The guide describes the structure as granite-faced, solid-looking and ‘arranged with that regard to the comfort of the inmates which distinguishes many of our English gaols as compared with public asylums and abodes of the non-convicted, to the manifest disadvantage of the latter’.
It adds: ‘Debtors as well as criminals are confined here; and it is good to know that the yard in which these unfortunate “collegians” are allowed to take their very limited “walks abroad” is laid out prettily, garden fashion, in parterres, generally bright with flowers.’
Bathing and swimming
It may sound obvious on reflection, but how many of us have actually realised where Bath Street got its name? The guide provides an insight.

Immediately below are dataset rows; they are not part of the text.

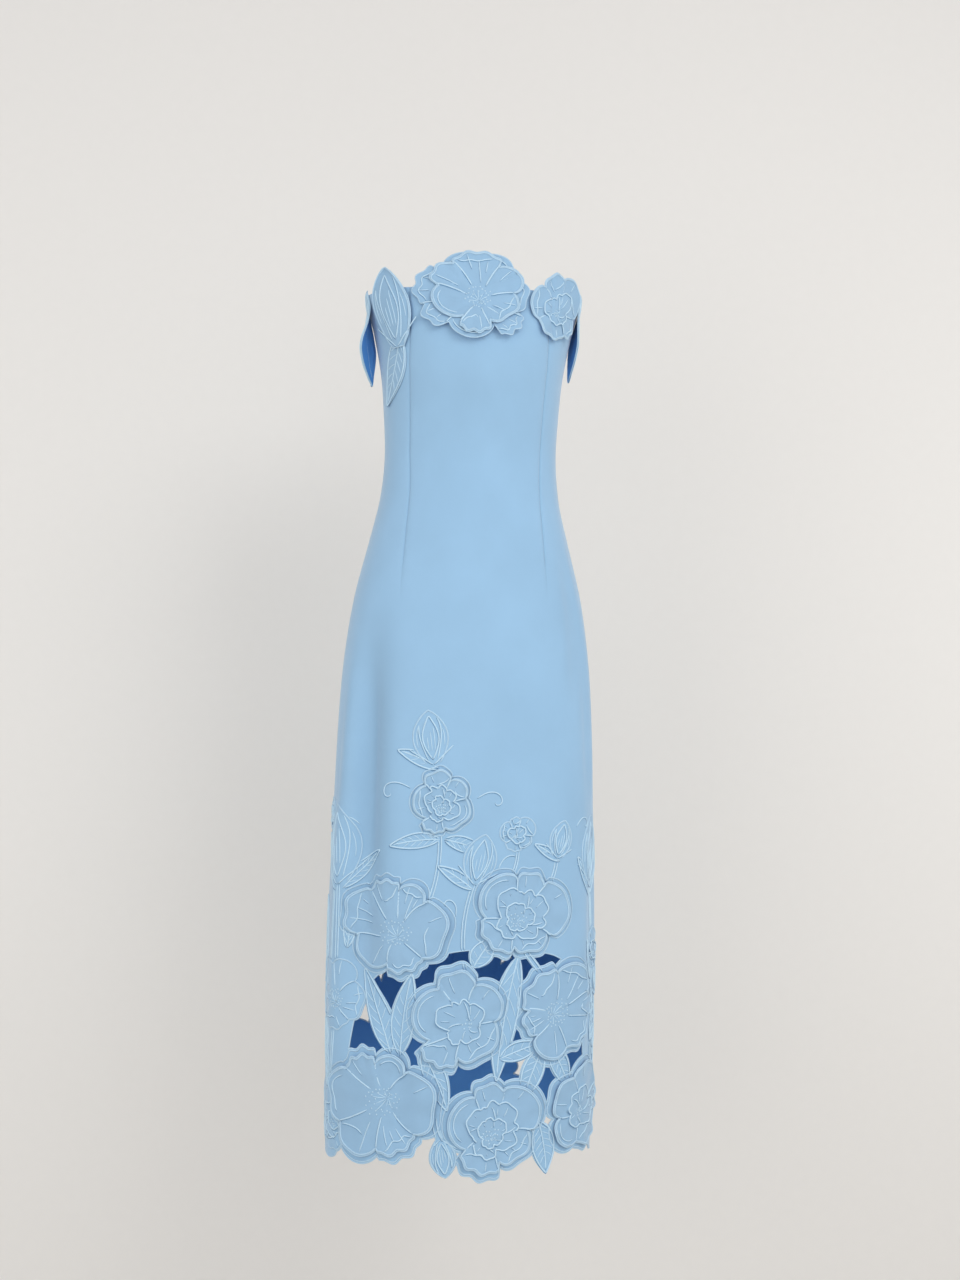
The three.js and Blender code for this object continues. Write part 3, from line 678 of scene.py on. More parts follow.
def ring_lines(row, ring, inner):
    """A ring of inner petals: its edge, where the petals meet and a vein or two on each."""
    turns = np.linspace(0, 1, 110, endpoint=False)
    lines = [Line(bloom_place(row, turns, ring_part(row, ring, turns)[0] - 0.01), 2.0, True)]
    count = row.petals - ring.fewer
    for j in range(count):
        share = (j - ring.turn) / count
        part = np.linspace(ring.reach * (1 - ring.notch) * 0.98, inner, 10)
        lines.append(Line(bloom_place(row, share + 0.3 * (ring.reach - part), part), 1.8))
        for off in (0.36, 0.62):
            low = mix(inner, ring.reach, 0.3 + 0.25 * math.sin(5 * j + 9 * off))
            part = np.linspace(low, 0.86 * ring.reach, 7)
            lines.append(Line(bloom_place(row, share + off / count - 0.06 * (part - low), part), 1.3))
    return lines


def bloom_lines(row, whole=True):
    """The lines stitched on a flower: its rim and petals, and its inner petals and stamens."""
    starts = petal_starts(row)
    shares = np.concatenate([np.linspace(start, end, 30, endpoint=False)
                             for start, end in zip(starts, starts[1:])])
    lines = [Line(bloom_place(row, shares, RIM_PART), 2.2, True)]
    if not whole:
        part = np.linspace(RIM_PART, 0.86, 6)
        return lines + [Line(bloom_place(row, start + 0 * part, part), 2.0) for start in starts[:-1]]
    middle, rings = HEARTS[row.middle], RINGS[row.middle]
    for k in range(row.petals):
        start, wide = starts[k], starts[k + 1] - starts[k]
        inner = float(ring_part(row, rings[0], np.array([start]))[0][0]) if rings else middle.end + 0.03
        lines += petal_lines(row, k, start, wide, inner)
    for ring, inside in zip(rings, rings[1:] + [None]):
        lines += ring_lines(row, ring, inside.reach if inside else middle.end)
    for j in range(9 if row.middle == "open" else 5):
        part = np.linspace(0.02, middle.start + 0.08 + 0.05 * math.sin(2.7 * j), 6)
        lines.append(Line(bloom_place(row, (j + 0.25 * math.sin(3.1 * j)) / 9 + 0.1 * part, part), 1.1))
    return lines


def covered_lines(row):
    """The lines on a flower whose middle another one covers."""
    starts = petal_starts(row)
    lines = []
    for start, end in zip(starts, starts[1:]):
        t = np.linspace(0.06, 0.94, 18)
        lines.append(Line(bloom_place(row, mix(start, end, t), 0.9 - 0.03 * (2 * t - 1) ** 2), 1.7))
        part = np.linspace(RIM_PART, 0.68, 8)
        lines.append(Line(bloom_place(row, start + 0 * part, part), 2.0))
        part = np.linspace(0.88, 0.74, 6)
        for at in (0.33, 0.67):
            lines.append(Line(bloom_place(row, mix(start, end, at + 0.3 * (0.88 - part)), part), 1.4))
    return lines


GOLDEN = 0.381966  # of a turn, which spreads the knots evenly


def bloom_knots(row):
    """Places of the knots in the heart of a flower."""
    heart = HEARTS[row.middle]
    i = np.arange(heart.knots)
    spread = np.sqrt((i + 0.3) / heart.knots)
    part = mix(heart.start, heart.end, spread) + 0.012 * np.sin(5.0 * i)
    return bloom_place(row, np.mod(i * GOLDEN, 1.0), part)


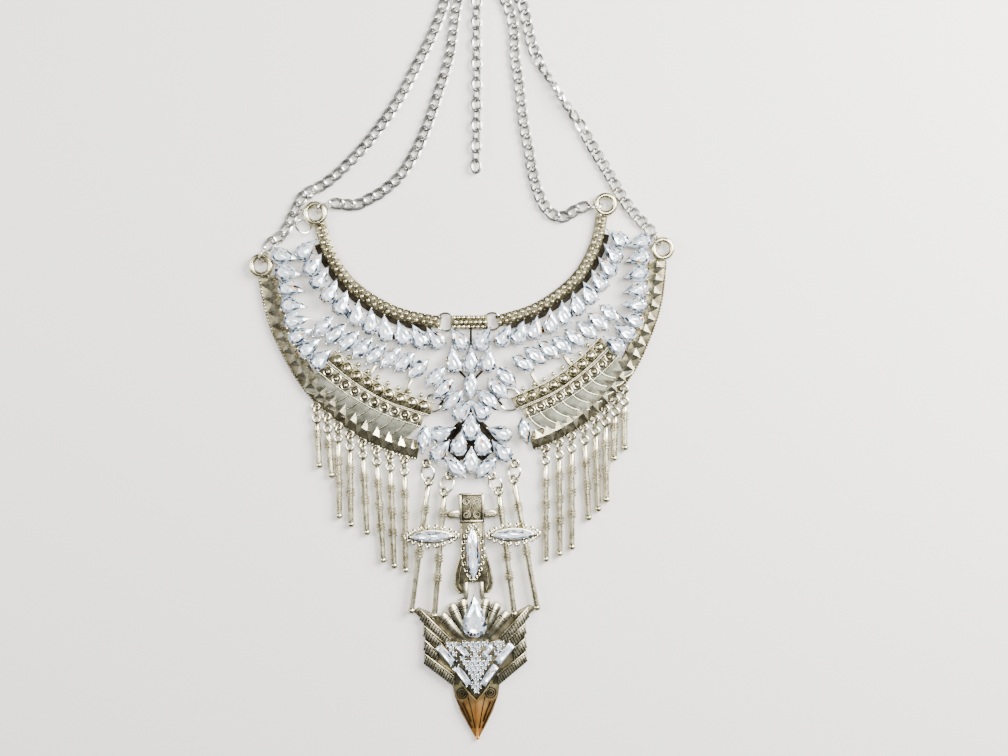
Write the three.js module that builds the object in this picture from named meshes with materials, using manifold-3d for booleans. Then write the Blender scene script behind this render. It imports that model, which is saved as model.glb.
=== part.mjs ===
// A bib necklace in antique silver and clear crystal, lying flat on its back.
// Millimetres, +Z up, +Y towards the clasp. The back of the castings lies on z = 0.
// The places below are measured from the middle of the centre piece.

import * as THREE from "three";
import { ConvexGeometry } from "three/addons/geometries/ConvexGeometry.js";
import { mergeVertices } from "three/addons/utils/BufferGeometryUtils.js";
import Module from "manifold-3d";

const wasm = await Module();
wasm.setup();

// Driving dimensions: heights above the surface that the necklace lies on
const GAP = 0.3;
const PLATE = 2.6;
const RAIL = { bottom: 1.2, top: 2.6, width: 1.5 };
const CUP_BOTTOM = RAIL.top + GAP;
const GALLERY = { height: 0.6, width: 1.2 };

// Stones with their settings
const CUT = { height: 2.5, table: 0.55 };
const LARGE_CUT = { cup: 1.3, crown: 1.2, foot: 0.8, table: 0.56 };
const PEAR = { width: 6.5, length: 10.6 };
const NAVETTE = { width: 5.2, length: 10.8 };
const FAN_PEAR = { width: 7.8, length: 10.8 };

// Wing castings
const COLLAR = { width: 4.8, edge: 1.9, crown: 3.1, steps: 13 };
const OUTER_BAND = { width: 8, pyramids: 18, pyramid: 2.5, rise: 1.8, inset: 3, steps: 13 };
const DOME_BAND = { width: 5.4, domes: 9, inset: 3.4, steps: 5, profile: [[2, -0.3], [1.5, 1], [0, 1.7]] };
const RINGED_BAND = { width: 5.4, discs: 10, inset: 3, top: 2.4, steps: 5, profile: [[2, -0.3], [0, 1.1]] };
const SCALES = { count: 7, width: 4.8, length: 3.4, height: 0.5 };
const END_RING = { radius: 3.8, wire: 1.2, height: 2.35, sides: 5, steps: 10 };
const END_RING_PLACES = { outer: [-70.8, 22.4], inner: [-49.2, 43.2] };
const COLLAR_SEAT = { x: -0.9, y: -0.1, width: 5, depth: 6 };

// Eyes, jump rings and link rings
const EYE = { outer: 1.92, hole: 1.15, thickness: 0.8 };
const WIRE = 0.3;
const LINK_WIRE = 0.4;
const LINK_HEIGHT = 1.3;
const SEAT = { hole: 0.9, wall: 0.6, depth: 1.2, floor: 0.55, ceiling: 2 };
const RING_TILT = 42;

// Turned drops: lengths from the eye's centre to the end ball's centre
const DROP = {
  axis: 1.65, rod: 0.9, moulding: 1.65, half: 0.9, ball: 1.3, reach: 4.9, hang: 4.8, rim: 1.6, neck: 0.35,
};
const DROP_KINDS = {
  short: { length: 18.5, mouldings: [6] },
  medium: { length: 31, mouldings: [9.1, 18.2] },
  long: { length: 39.4, mouldings: [8.8, 17.6, 26.2] },
};
const DROP_ROW = { firstShare: 0.555, lastShare: 0.951 };
const DROPS = [
  { kind: "short", leanLeft: 2.9, leanRight: 0.4 },
  { kind: "short", leanLeft: 4.6, leanRight: -0.9 },
  { kind: "medium", leanLeft: 0.7, leanRight: 0.8 },
  { kind: "medium", leanLeft: 0.7, leanRight: 2.1 },
  { kind: "medium", leanLeft: 2.9, leanRight: 3 },
  { kind: "long", leanLeft: 3.7, leanRight: 0.2 },
  { kind: "long", leanLeft: 2.2, leanRight: 0.4 },
  { kind: "long", leanLeft: 0.6, leanRight: 0.3 },
];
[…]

‘Those who want enclosed baths – cold, hot or tepid – will find their requirements well fulfilled at the public baths on the Esplanade, where also a swimming bath is provided; or at Mr Bryant’s, in Bath Street, where both hot and tepid baths can be had; or they may go to the Victoria Sea Baths, at St Clement’s, where hot baths are provided, either of sea or fresh water,’ it says. ‘But the hardier class of bathers are those who understand the term “sea bathing” nothing less than a plunge in the briny ocean itself. These will find at La Collette, in the Havre des Pas, a very good public bathing place, greatly improved by the Jersey Swimming Club.’
St Brelade’s Bay
Minus some language differences, the entry in the guide for St Brelade’s Bay could well have been written in a modern-day tourist book.
‘This beautiful spot is one of the favourite resorts of visitors; and possessing a good hotel, is often chosen as the rendezvous for pleasant parties and social meetings. There could be no more charming place for a picnic. The bay itself is hemmed in by hills rising to towering precipices on the right and left. A large expanse of firm silvery sand invites the pedestrian when the tide is out.’
Other suggestions of where to visit
‘Rocbeq or the Witches’ Rock, Pontac Village and Gardens, Plémont Caves, St Aubin, Portelet, Creux du Vis (Devil’s Hole), Mount Mado Quarries, the Troglodyte Caves, the parish churches, Quenvais – a ‘region of drifted sand’, Martello Towers.